Filmde "Jin jiyan azadî" sloganı atılıyor, sizin için ne anlam ifade ediyor?

Ne dediğimi çok iyi anlıyordum. Kadın için, özgürlük için bir umuttur. Özgürlük dolu bir yaşama giden kadındır. Bu sadece kadın için değil, erkekler ve Kürdistan içindir. "Ji bo jîn, ji bo azadî"… Filmdeki kuşun adı da "Azadî"dir. Tüm Kürt halkı için barış ve özgürlük diliyorum. Nerede, hangi bölgede olursa olsun kadınlar ve erkekler için istiyorum bunu. Umarım sonuçta, gerçekten hak ettikleri barışı bulurlar.

Alıkonulan, katledilen, tecavüze uğrayan ve satılan onca kadın karşısında dünyadaki tepkileri yeterli buluyor musunuz?

İşte bu nedenle, bu film önemlidir. İnsanlar bilmiyorlar; filmde birlikte oynadığımız Emmanuelle Bercot bile bu kadınların öyküsünü bilmiyordu. Ama orada yaşanan bir soykırımdı. Ermeni soykırımını da insanlar çok bilmiyorlar. Êzidîlerin yaşadıklarını bilmiyorlar. Bu yüzden onların öykülerini anlatmak çok önemli.

Biz burada konuştuğumuz sırada bile hala alıkonulmuş, esaret altında kadınlar var. Umarım ki özgürleşirler, özgür bir yaşama kavuşurlar. Umarım bu film de uluslararası toplumun daha duyarlı olması ve bir şeyler yapmasını sağlar. Çünkü yaşadıkları gerçekten korkunç.

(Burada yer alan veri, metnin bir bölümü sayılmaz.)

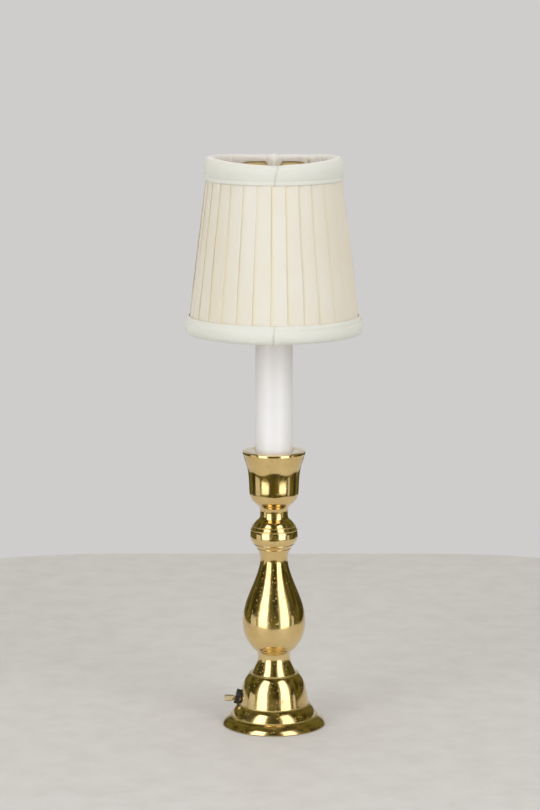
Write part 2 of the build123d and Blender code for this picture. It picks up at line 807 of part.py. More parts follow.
# Snap-in bushing: flange outside, barb behind the wall, bore for the cord
barb_end = inlet_barb_depth + inlet_barb_length
with BuildPart() as cord_bushing:
    with BuildSketch(inlet_section):
        with BuildLine():
            Polyline(
                (inlet_bore_radius, inlet_flange_thickness),
                (inlet_flange_radius - inlet_flange_edge, inlet_flange_thickness),
                (inlet_flange_radius, inlet_flange_thickness - inlet_flange_edge),
                (inlet_flange_radius, 0),
                (inlet_barrel_radius, 0),
                (inlet_barrel_radius, -inlet_barb_depth),
                (inlet_barb_radius, -inlet_barb_depth),
                (inlet_barrel_radius, -barb_end),
                (inlet_barrel_radius, -barb_end - inlet_tail),
                (inlet_bore_radius, -barb_end - inlet_tail),
                close=True,
            )
        make_face()
    revolve(axis=inlet_axis)
cord_bushing.part.label = "cord_bushing"
export_step(cord_bushing.part, "parts/cord_bushing.step")


# ======== Candle sleeve and bulb ========

with BuildPart() as candle_tube:
    with BuildSketch(Plane.XY.offset(tube_seat_z)):
        Circle(tube_radius)
        Circle(tube_radius - tube_wall, mode=Mode.SUBTRACT)
    extrude(amount=tube_length)
    chamfer(candle_tube.edges().group_by(Axis.Z)[-1].sort_by(SortBy.LENGTH)[-1], tube_edge)
candle_tube.part.label = "candle_tube"
export_step(candle_tube.part, "parts/candle_tube.step")

# Bulb: metal cap, glass insulator and tip, blown envelope, stem and filament
cap_bottom_z = bulb_tip_z + cap_tip_height + cap_insulator_height
with BuildPart() as bulb_cap:
    with BuildSketch(Plane.XY.offset(cap_bottom_z)):
        Circle(cap_radius)
        Circle(cap_radius - cap_wall, mode=Mode.SUBTRACT)
    extrude(amount=socket_top_z - cap_bottom_z)
bulb_cap.part.label = "bulb_cap"
export_step(bulb_cap.part, "parts/bulb_cap.step")

with BuildPart() as bulb_insulator:
    with BuildSketch(Plane.XZ):
        with BuildLine():
            Polyline(
                (0, bulb_tip_z + cap_tip_height),
                (cap_insulator_radius, bulb_tip_z + cap_tip_height),
                (cap_radius - cap_wall, cap_bottom_z),
                (0, cap_bottom_z),
                close=True,
            )
        make_face()
    revolve(axis=Axis.Z)
bulb_insulator.part.label = "bulb_insulator"
export_step(bulb_insulator.part, "parts/bulb_insulator.step")

with BuildPart() as bulb_contact:
    with BuildSketch(Plane.XY.offset(bulb_tip_z)):
        Circle(cap_tip_radius)
    extrude(amount=cap_tip_height)
bulb_contact.part.label = "bulb_contact"
export_step(bulb_contact.part, "parts/bulb_contact.step")

bulb_neck_radius = cap_radius - cap_wall - bulb_neck_clearance
bulb_neck_z = socket_top_z - bulb_neck_depth
bulb_top_z = socket_top_z + bulb_height
with BuildPart() as bulb_glass:
    for skin, solid_mode in ((0, Mode.ADD), (bulb_wall, Mode.SUBTRACT)):
        with BuildSketch(Plane.XZ):
            with BuildLine():
                neck_line = Polyline(
                    (0, bulb_neck_z),
                    (bulb_neck_radius - skin, bulb_neck_z),
                    (bulb_neck_radius - skin, socket_top_z),
                )
                lower_half = Spline(
                    neck_line @ 1,
                    (bulb_root_radius - skin, socket_top_z + bulb_root_height),
                    (bulb_radius - skin, bulb_widest_z),
                    tangents=((0.2, 1), (0, 1)),
                )
                upper_half = Spline(
                    lower_half @ 1,
                    (bulb_shoulder_radius - skin, socket_top_z + bulb_shoulder_height),
                    (0, bulb_top_z - skin),
                    tangents=((0, 1), (-1, 0)),
                )
                Line(upper_half @ 1, neck_line @ 0)
            make_face()
        revolve(axis=Axis.Z, mode=solid_mode)
bulb_glass.part.label = "bulb_glass"
export_step(bulb_glass.part, "parts/bulb_glass.step")

stem_top_z = bulb_neck_z + stem_height
with BuildPart() as bulb_stem:
    with BuildSketch(Plane.XZ):
        with BuildLine():
            Polyline(
                (0, bulb_neck_z),
                (bulb_neck_radius - bulb_wall - seat_clearance, bulb_neck_z),
                (stem_radius, bulb_neck_z + stem_flare_height),
                (stem_radius, stem_top_z),
                (0, stem_top_z),
                close=True,
            )
        make_face()
    revolve(axis=Axis.Z)
bulb_stem.part.label = "bulb_stem"
export_step(bulb_stem.part, "parts/bulb_stem.step")

wire_z = stem_top_z + filament_radius
with BuildPart() as bulb_filament:
    with BuildLine(Plane.XZ) as filament_path:
        FilletPolyline(
            (-stem_radius / 2, wire_z),
            (-filament_width / 2, wire_z + filament_height / 3),
            (-filament_width / 2, wire_z + filament_height),
            (filament_width / 2, wire_z + filament_height),
            (filament_width / 2, wire_z + filament_height / 3),
            (stem_radius / 2, wire_z),
            radius=filament_bend,
        )
    filament_start = filament_path.line ^ 0
    with BuildSketch(Plane(origin=filament_start.position, z_dir=filament_start.z_axis.direction)):
        Circle(filament_radius)
    sweep(path=filament_path.line)
bulb_filament.part.label = "bulb_filament"
export_step(bulb_filament.part, "parts/bulb_filament.step")


# ======== Shade ========

# Wire frame: two rings and the ribs between them
with BuildPart() as top_ring:
    with BuildSketch(Plane.XZ):
        with Locations((shade_radius(top_ring_z, frame_inset), top_ring_z)):
            Circle(ring_wire_radius)
    revolve(axis=Axis.Z)
top_ring.part.label = "top_ring"
export_step(top_ring.part, "parts/top_ring.step")

with BuildPart() as bottom_ring:
    with BuildSketch(Plane.XZ):
        with Locations((shade_radius(bottom_ring_z, frame_inset), bottom_ring_z)):
            Circle(ring_wire_radius)
    revolve(axis=Axis.Z)
bottom_ring.part.label = "bottom_ring"
export_step(bottom_ring.part, "parts/bottom_ring.step")

rib_low_z = bottom_ring_z + ring_wire_radius - clip_weld
rib_high_z = top_ring_z - ring_wire_radius + clip_weld
with BuildPart() as ribs:
    for rib in range(rib_count):
        rib_angle = radians(360 * rib / rib_count + rib_first_angle)
        rib_low_radius = shade_radius(rib_low_z, frame_inset)
        rib_high_radius = shade_radius(rib_high_z, frame_inset)
        rib_foot = Vector(rib_low_radius * cos(rib_angle), rib_low_radius * sin(rib_angle), rib_low_z)
        rib_head = Vector(rib_high_radius * cos(rib_angle), rib_high_radius * sin(rib_angle), rib_high_z)
        with BuildSketch(Plane(origin=rib_foot, z_dir=rib_head - rib_foot)):
            Circle(rib_wire_radius)
        extrude(amount=(rib_head - rib_foot).length)
ribs.part.label = "ribs"
export_step(ribs.part, "parts/ribs.step")

# Bulb clip: two wire loops that grip the glass, each on an arm from the top ring
loop_reach = bulb_radius + clip_wire_radius + clip_clearance
loop_y = sqrt(loop_reach**2 - clip_loop_half_width**2)
arm_end_y = shade_radius(top_ring_z, frame_inset) - ring_wire_radius + clip_weld
for clip_name, side in (("clip_front", -1), ("clip_back", 1)):
    with BuildPart() as clip:
        with BuildLine(Plane(origin=(0, side * loop_y, 0), x_dir=(1, 0, 0), z_dir=(0, -1, 0))) as loop_path:
            FilletPolyline(
                (clip_loop_half_width, loop_top_z),
                (clip_loop_half_width, loop_bottom_z),
                (-clip_loop_half_width, loop_bottom_z),
                (-clip_loop_half_width, loop_top_z),
                close=True,
                radius=clip_loop_bend,
            )
        loop_start = loop_path.line ^ 0
        with BuildSketch(Plane(origin=loop_start.position, z_dir=loop_start.z_axis.direction)):
            Circle(clip_wire_radius)
        sweep(path=loop_path.line)
        with BuildLine(Plane.YZ) as arm_path:
            FilletPolyline(
                (side * loop_y, loop_top_z),
                (side * (arm_end_y - clip_knee), top_ring_z),
                (side * arm_end_y, top_ring_z),
                radius=clip_knee_bend,
            )
        with BuildSketch(Plane(origin=(0, side * arm_end_y, top_ring_z), z_dir=(0, side, 0))):
            Circle(clip_wire_radius)
        sweep(path=arm_path.line)
    clip.part.label = clip_name
    export_step(clip.part, "parts/" + clip_name + ".step")


def pleat_outline(crest_radius, valley_radius):
    # knife pleats laid by hand: each runs in from its folded edge to the foot of the next
    outline = []
    for pleat in range(pleat_count):
        fold = pleat + pleat_drift * sin(2.4 * pleat)
        next_fold = pleat + 1 + pleat_drift * sin(2.4 * (pleat + 1))
        if pleat == pleat_count - 1:
            next_fold = pleat_count
        fold_angle = 2 * pi * fold / pleat_count
        foot_angle = 2 * pi * (next_fold - pleat_step) / pleat_count
        outline.append((crest_radius * cos(fold_angle), crest_radius * sin(fold_angle)))
        outline.append((valley_radius * cos(foot_angle), valley_radius * sin(foot_angle)))
    return outline


# Pleated cover over the frame, its ends under the trims
cover_bottom_z = shade_bottom_z + hem_depth
cover_top_z = shade_top_z - hem_depth
valley_share = 1 - pleat_depth / shade_bottom_radius
with BuildPart() as pleated_cover:
    for end_z in (cover_bottom_z, cover_top_z):
        crest_radius = shade_radius(end_z)
        with BuildSketch(Plane.XY.offset(end_z)):
            with BuildLine():
                Polyline(*pleat_outline(crest_radius, crest_radius * valley_share), close=True)
            make_face()
    loft(ruled=True)
    with BuildSketch(Plane.XZ):
        with BuildLine():
            Polyline(
                (0, cover_bottom_z),
                (shade_radius(cover_bottom_z, cover_thickness), cover_bottom_z),
                (shade_radius(cover_top_z, cover_thickness), cover_top_z),
                (0, cover_top_z),
                close=True,
            )
        make_face()
    revolve(axis=Axis.Z, mode=Mode.SUBTRACT)
pleated_cover.part.label = "pleated_cover"
export_step(pleated_cover.part, "parts/pleated_cover.step")

# Lining inside the frame, notched for the clip's arms
slot_width = 2 * (clip_wire_radius + clip_slot_clearance)
with BuildPart() as lining:
    with BuildSketch(Plane.XZ):
        with BuildLine():
            Polyline(
                (shade_radius(cover_bottom_z, lining_inset), cover_bottom_z),
                (shade_radius(cover_top_z, lining_inset), cover_top_z),
                (shade_radius(cover_top_z, lining_inset + lining_thickness), cover_top_z),
                (shade_radius(cover_bottom_z, lining_inset + lining_thickness), cover_bottom_z),
                close=True,
            )
        make_face()
    revolve(axis=Axis.Z)
    with BuildSketch(Plane.XZ):
        with Locations((0, top_ring_z)):
            Rectangle(slot_width, slot_width)
    extrude(amount=shade_top_radius, both=True, mode=Mode.SUBTRACT)
lining.part.label = "lining"
export_step(lining.part, "parts/lining.step")


def trim_section(edge_z, inward, puff):
    # a band folded over the shade's edge: wide leg outside, short hem inside;
    # inward is +1 for the bottom edge and -1 for the top edge
    leg_z = edge_z + inward * trim_height
    middle_z = edge_z + inward * trim_height / 2
    inside_z = edge_z + inward * trim_thickness
    hem_z = edge_z + inward * trim_hem
    outer_inset = -trim_clearance - trim_thickness
    hem_face_inset = hem_inset + trim_thickness
    outer_leg = Spline(
        (shade_radius(leg_z, outer_inset), leg_z),
        (shade_radius(middle_z, outer_inset - puff), middle_z),
        (shade_radius(edge_z, outer_inset), edge_z),
    )
    Polyline(
        outer_leg @ 1,
        (shade_radius(edge_z, hem_face_inset), edge_z),
        (shade_radius(hem_z, hem_face_inset), hem_z),
        (shade_radius(hem_z, hem_inset), hem_z),
        (shade_radius(inside_z, hem_inset), inside_z),
        (shade_radius(inside_z, -trim_clearance), inside_z),
        (shade_radius(leg_z, -trim_clearance), leg_z),
        outer_leg @ 0,
    )


# Trims: bands of the same cloth, folded over the shade's two edges
with BuildPart() as top_trim:
    with BuildSketch(Plane.XZ) as top_trim_section:
        with BuildLine():
            trim_section(shade_top_z, -1, top_trim_puff)
        make_face()
        fillet(top_trim_section.vertices().group_by(Axis.Y)[-1], trim_round)
    revolve(axis=Axis.Z)
    with BuildSketch(Plane.XZ):
        with Locations((0, top_ring_z)):
            Rectangle(slot_width, slot_width)
    extrude(amount=shade_radius(top_ring_z, lining_inset), both=True, mode=Mode.SUBTRACT)
top_trim.part.label = "top_trim"
export_step(top_trim.part, "parts/top_trim.step")

with BuildPart() as bottom_trim:
    with BuildSketch(Plane.XZ) as bottom_trim_section:
        with BuildLine():
            trim_section(shade_bottom_z, 1, bottom_trim_puff)
        make_face()
        fillet(bottom_trim_section.vertices().group_by(Axis.Y)[0], trim_round)
    revolve(axis=Axis.Z)
bottom_trim.part.label = "bottom_trim"
export_step(bottom_trim.part, "parts/bottom_trim.step")
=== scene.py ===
import json
import math
from math import cos, pi, radians, sin, sqrt

import bmesh
import bpy
from mathutils import Matrix, Vector, noise


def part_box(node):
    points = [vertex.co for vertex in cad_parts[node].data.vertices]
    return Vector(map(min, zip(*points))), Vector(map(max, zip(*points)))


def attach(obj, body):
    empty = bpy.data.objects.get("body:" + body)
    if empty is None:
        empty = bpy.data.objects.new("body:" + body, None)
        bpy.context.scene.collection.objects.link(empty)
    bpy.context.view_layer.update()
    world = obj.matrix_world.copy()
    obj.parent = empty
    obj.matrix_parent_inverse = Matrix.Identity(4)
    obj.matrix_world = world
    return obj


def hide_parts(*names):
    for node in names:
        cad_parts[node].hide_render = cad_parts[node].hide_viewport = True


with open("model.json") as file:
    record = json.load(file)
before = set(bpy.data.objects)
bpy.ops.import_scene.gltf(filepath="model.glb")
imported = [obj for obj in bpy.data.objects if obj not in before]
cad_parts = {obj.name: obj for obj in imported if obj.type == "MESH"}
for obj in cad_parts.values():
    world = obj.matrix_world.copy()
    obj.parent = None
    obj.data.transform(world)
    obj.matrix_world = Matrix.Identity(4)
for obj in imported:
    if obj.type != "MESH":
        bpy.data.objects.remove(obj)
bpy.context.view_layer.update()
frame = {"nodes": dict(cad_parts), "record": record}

print("frame loaded:", len(frame["nodes"]), "nodes")
mm = 0.001


# Shader writing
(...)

Bahar karakterini kendinize ne kadar yakın görüyorsunuz?

Kuşkusuz, Bahar ile çok ortak yanımız var. O kendisini bir mağdur olarak görmüyor, ben de. Her ne kadar dünya beni de bir mağdur olarak sunmak istese de ben reddettim. Bahar bir gerilladır, bir savaşçıdır, bir peşmergedir, bir komutandır. O Güneş’in kızıdır. Güçlüdür; umarım ki ben de onun kadar cesur olurum. Benden çok daha güçlü, umarım ben de ona daha fazla yaklaşırım.